- _What the task requires_
Print, exactly as written, every line from the first line of the records below through the line containing "RECESS_LIFT = 0.06", and nothing further.

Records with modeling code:
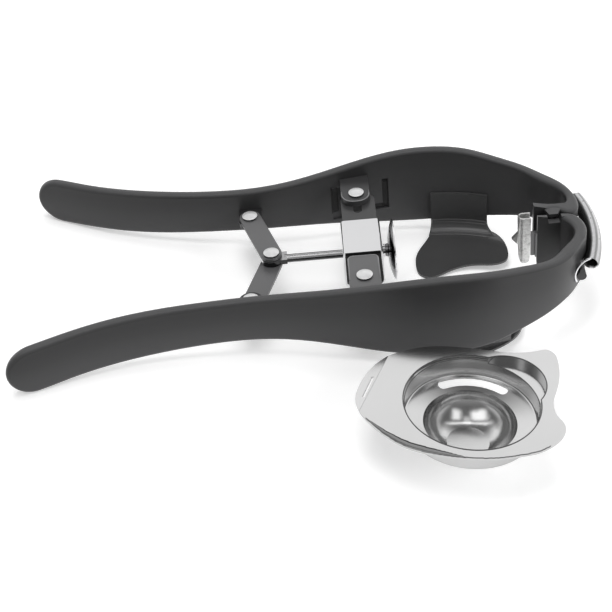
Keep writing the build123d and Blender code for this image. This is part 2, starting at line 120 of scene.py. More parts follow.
# each bracket's tab: first and last x, free end, where its bead ends, corner radius and side,
# which is -1 towards the near handle and 1 towards the far one
TABS = {"near_bracket": (-95.9, -83.0, 15.0, 30.5, 2.4, -1),
        "far_bracket": (-96.1, -83.7, 22.6, 30.5, 5.6, 1)}
# the bead along a tab: in from its edge, its height, its radius in metres, steps of a corner
RIM_INSET = 0.35
RIM_HEIGHT = 9.72
RIM_RADIUS = 0.00026
RIM_STEPS = 12

# the egg paddles: ends of the upright strip, height at which its face is read and how far in
# from its ends, radius of the bend, top of the flat tail, how far the bend widens each way, and
# how far it is lifted off the strip's face
PADDLE_SPAN = (-56.5, -32.0)
PADDLE_LEVEL = -12.0
PADDLE_MARGIN = 0.3
PADDLE_BEND = 5.0
PADDLE_TAIL = -22.55
PADDLE_FLARE = (1.7, 4.0)
PADDLE_LIFT = 0.05

# the painted shadow strips of the recess round a bracket's foot: their ends along the tool and in
# height, and how far they are lifted off the handle's face
RECESS_SHADOW_STRIPS = {"left": ((-100.6, -97.4), (-7.6, 6.0)),
                 "right": ((-77.6, -75.2), (-9.2, 5.4)),
                 "low": ((-83.4, -77.6), (-9.2, -6.4))}
RECESS_LIFT = 0.06

# the presser disc: where its hub's front lies and its height, the steps it is turned in, the
# angle above which its edges are shaded sharp, and its half section, which is pairs of a share of
# its radius and a depth
DISC_FRONT = -78.6
DISC_HEIGHT = -0.2
DISC_STEPS = 96
DISC_EDGE = math.radians(50)
DISC_SHAPE = ((0.0, -1.0), (0.16, -1.0), (0.2, -0.9), (0.22, 0.1), (0.45, 0.35), (0.7, 1.0),
              (0.9, 1.9), (0.985, 2.55), (1.0, 2.8), (0.985, 3.0), (0.86, 2.4), (0.6, 1.4),
              (0.3, 0.9), (0.0, 0.8))
# how far the blade's darker tooth reaches from its tip, in metres
TOOTH_REACH = 0.0024

# the return spring: its middle line, the spacing of its turns in wire diameters, and how
# finely it is wound
SPRING_PATH = ((4.2, 25.2, 0.2), (7.4, 5.0, -0.2), (3.1, -20.0, -0.8))
TURN_PITCH = 1.06
TURN_STEPS = 20
WIRE_SIDES = 7

# the cup: its foot on the floor and its turn; and in its own frame its round hole, its crescent
# pocket as middle and radius, and the rolled part of its edge
CUP_FOOT = Vector(frame["record"]["mounts"][0]["pos_m"])
CUP_YAW = math.radians(-14)
CUP_HOLE = 25.7
CUP_POCKET = (11.3, 12.7, 15.2)
CUP_ROLL = (math.radians(205), math.radians(330))
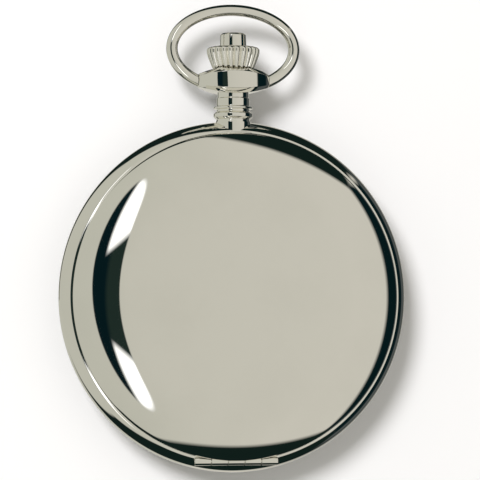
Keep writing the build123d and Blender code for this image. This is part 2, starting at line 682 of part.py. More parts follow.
def release_collar():
    body = rod_y(RELEASE_RADIUS, COLLAR_NOSE_Y, PIN_SLOT_Y + 0.5)
    body -= rod_y(STEM_RADIUS + STEM_RUN, COLLAR_NOSE_Y - 1, PIN_SLOT_Y + 2)
    return body - rod_x(0.12, -RELEASE_RADIUS, RELEASE_RADIUS, PIN_SLOT_Y, STEM_Z)


def crown_gasket():
    return rod_y(NECK_BORE - 0.05, CROWN_Y - 1.9, CROWN_Y - 1.3) - rod_y(STEM_RADIUS, CROWN_Y - 3, CROWN_Y)


# ---------------------------------------------------------------- dial side
def dial():
    sub_radius = 4.6
    face = disc(FLANGE_RADIUS - 0.4, PLATE_HIGH, DIAL_HIGH)
    face -= disc(sub_radius, DIAL_HIGH - 0.12, DIAL_HIGH + 1, FOURTH)
    face -= disc(1.6, PLATE_HIGH - 1, DIAL_HIGH + 1)
    return face - disc(0.35, PLATE_HIGH - 1, DIAL_HIGH + 1, FOURTH)


HOUR_TUBE_RADIUS = 1.25
CANNON_TUBE_RADIUS = 0.8
HAND_THICKNESS = 0.15
HOUR_HAND_Z = DIAL_HIGH + 0.3
MINUTE_HAND_Z = HOUR_HAND_Z + 0.35
SECONDS_HAND_Z = DIAL_HIGH + 0.05


def spade(length, hub, bore, low, thickness, at, heading, width):
    """A spade hand: a tapered stalk, a round belly and a long tip."""
    belly = polar(0.62 * length, heading, at)
    tip = polar(length, heading, at)
    neck = polar(0.62 * length + width, heading, at)
    hand = bar(at, belly, 0.5 * width, low, low + thickness, 0.3 * width)
    hand += disc(width, low, low + thickness, belly)
    hand += bar(neck, tip, 0.9 * width, low, low + thickness, 0.12 * width)
    hand += disc(hub, low, low + thickness, at)
    return hand - disc(bore, low - 1, low + thickness + 1, at)


def seconds_hand():
    low, high = SECONDS_HAND_Z, SECONDS_HAND_Z + 0.12
    tip, tail = polar(3.9, 90, FOURTH), polar(1.3, -90, FOURTH)
    return bar(tail, tip, 0.3, low, high, 0.12) + disc(0.5, low - 0.1, high, FOURTH) - disc(
        0.18, low - 1, high + 1, FOURTH
    )


CENTRE_PHASE = 0.0
_, HEADING_THIRD = between(CENTRE, THIRD)
_, HEADING_FOURTH = between(THIRD, FOURTH)
_, HEADING_BARREL = between(BARREL, CENTRE)
_, HEADING_WINDING = between(CROWN_WHEEL, BARREL)
_, HEADING_SETTING = between(MINUTE, SETTING)
CANNON_PHASE = meshed(0.0, MINUTE_TEETH, MINUTE_ANGLE + 180, CANNON_LEAVES)
HOUR_PHASE = meshed(0.0, MINUTE_LEAVES, MINUTE_ANGLE + 180, HOUR_TEETH)


def cannon_pinion():
    low = MOTION_Z
    body = gear(CANNON_LEAVES, CANNON_MODULE, low, low + 0.4, CENTRE, CANNON_PHASE)
    body += disc(CANNON_TUBE_RADIUS, low, MINUTE_HAND_Z + 0.25)
    return body - disc(0.45, low - 1, MINUTE_HAND_Z + 1)


def hour_wheel():
    low = MOTION_Z + 0.55
    body = gear(HOUR_TEETH, HOUR_MODULE, low, low + 0.3, CENTRE, HOUR_PHASE)
    body += disc(HOUR_TUBE_RADIUS, low, HOUR_HAND_Z + 0.2)
    return body - disc(CANNON_TUBE_RADIUS + STEM_RUN, low - 1, HOUR_HAND_Z + 1)


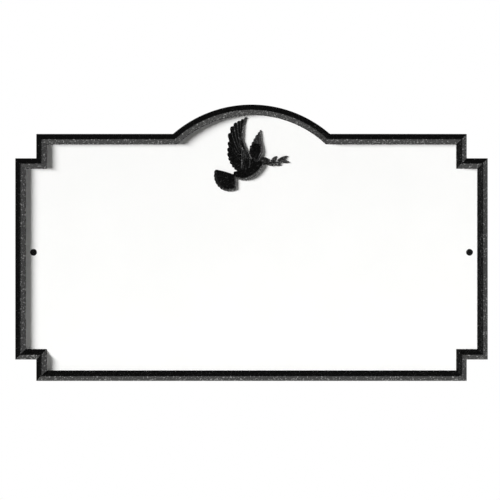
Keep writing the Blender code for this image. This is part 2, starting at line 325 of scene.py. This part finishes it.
feather("wrist", dove_point(38.2, 46.0), dove_point(36.2, 26.0), 6.0, NEAR_WING_HEIGHT * 1.15, bow=-0.6,
        root_share=0.7, fall=0.15, section=slant)
for i in range(COVERTS):
    root = dove_point(35.8 + 1.9 * i, 37 + 2.6 * i)
    tip = dove_point(36.6 + 3.2 * i, 68.0 + 0.6 * i)
    feather("covert", root, tip, 4.2, NEAR_WING_HEIGHT * (1.42 - 0.05 * i), bow=-1.4, fall=0.1)

# The wing behind, in the same relief: five flight feathers that fan from a smooth pad, the shoulder that
# joins it to the body, and the arm along its leading edge.
FAR_FEATHERS = 5
for i in range(FAR_FEATHERS):
    t = i / (FAR_FEATHERS - 1)
    tip = dove_point(60.8 - 10.2 * t**0.85, 19.6 + 17.8 * t**1.1)
    root = dove_point(59.2 - 8.0 * t, 44 + 6 * t)
    height = FAR_WING_HEIGHT * (0.8 + 0.05 * i)
    feather("far_feather", root, tip, 4.6 + 0.8 * t, height, bow=-0.6, root_share=0.9, tip_round=0.5,
            fall=0.1, section=slant)
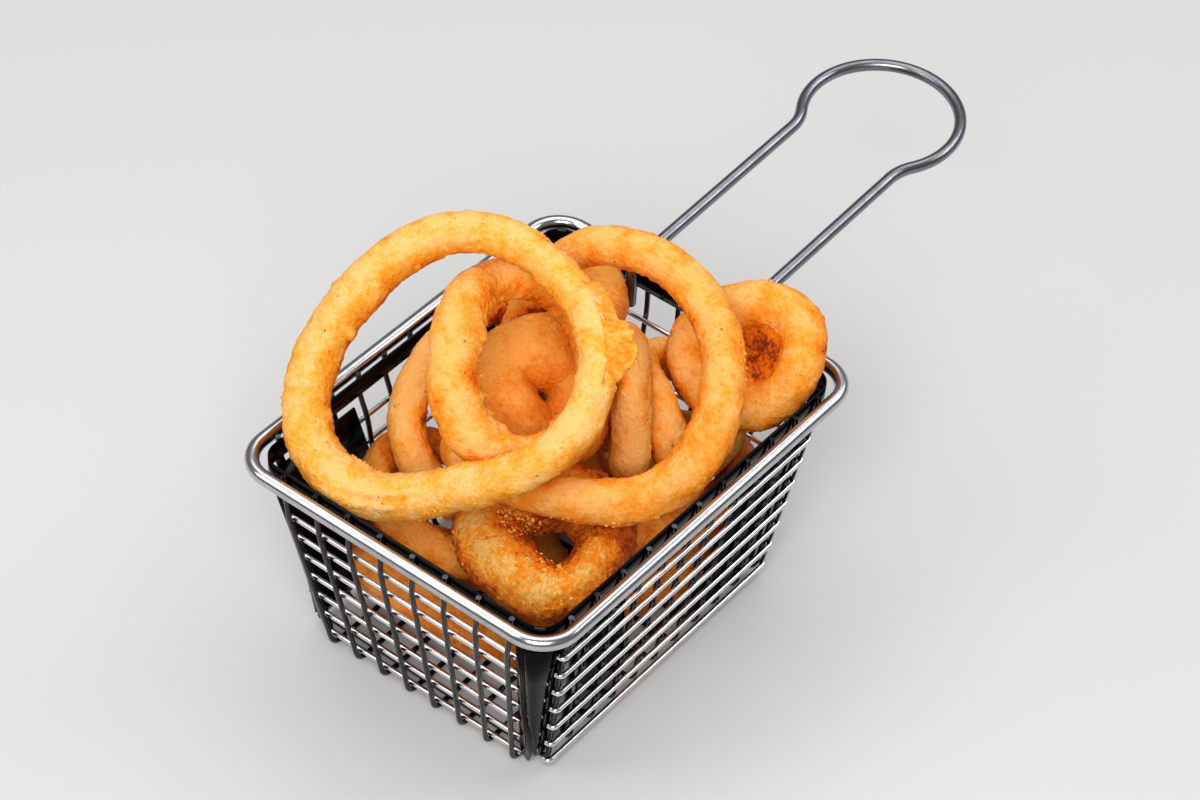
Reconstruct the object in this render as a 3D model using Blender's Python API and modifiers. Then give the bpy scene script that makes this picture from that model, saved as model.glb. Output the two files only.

- _Reply to the task_
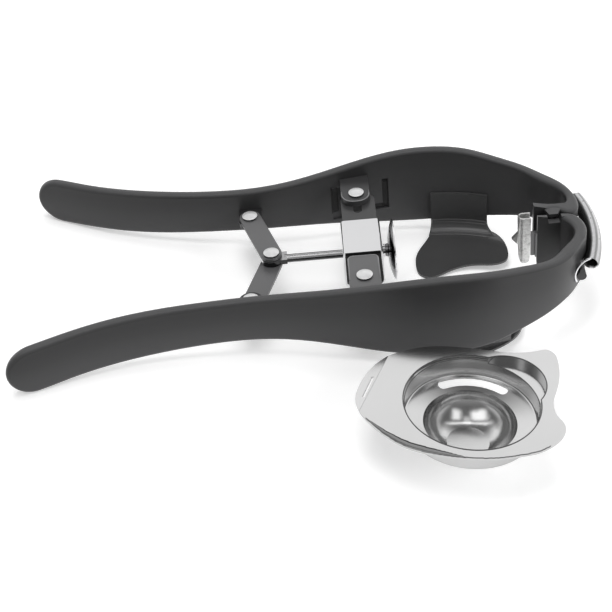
Keep writing the build123d and Blender code for this image. This is part 2, starting at line 120 of scene.py. More parts follow.
# each bracket's tab: first and last x, free end, where its bead ends, corner radius and side,
# which is -1 towards the near handle and 1 towards the far one
TABS = {"near_bracket": (-95.9, -83.0, 15.0, 30.5, 2.4, -1),
        "far_bracket": (-96.1, -83.7, 22.6, 30.5, 5.6, 1)}
# the bead along a tab: in from its edge, its height, its radius in metres, steps of a corner
RIM_INSET = 0.35
RIM_HEIGHT = 9.72
RIM_RADIUS = 0.00026
RIM_STEPS = 12

# the egg paddles: ends of the upright strip, height at which its face is read and how far in
# from its ends, radius of the bend, top of the flat tail, how far the bend widens each way, and
# how far it is lifted off the strip's face
PADDLE_SPAN = (-56.5, -32.0)
PADDLE_LEVEL = -12.0
PADDLE_MARGIN = 0.3
PADDLE_BEND = 5.0
PADDLE_TAIL = -22.55
PADDLE_FLARE = (1.7, 4.0)
PADDLE_LIFT = 0.05

# the painted shadow strips of the recess round a bracket's foot: their ends along the tool and in
# height, and how far they are lifted off the handle's face
RECESS_SHADOW_STRIPS = {"left": ((-100.6, -97.4), (-7.6, 6.0)),
                 "right": ((-77.6, -75.2), (-9.2, 5.4)),
                 "low": ((-83.4, -77.6), (-9.2, -6.4))}
RECESS_LIFT = 0.06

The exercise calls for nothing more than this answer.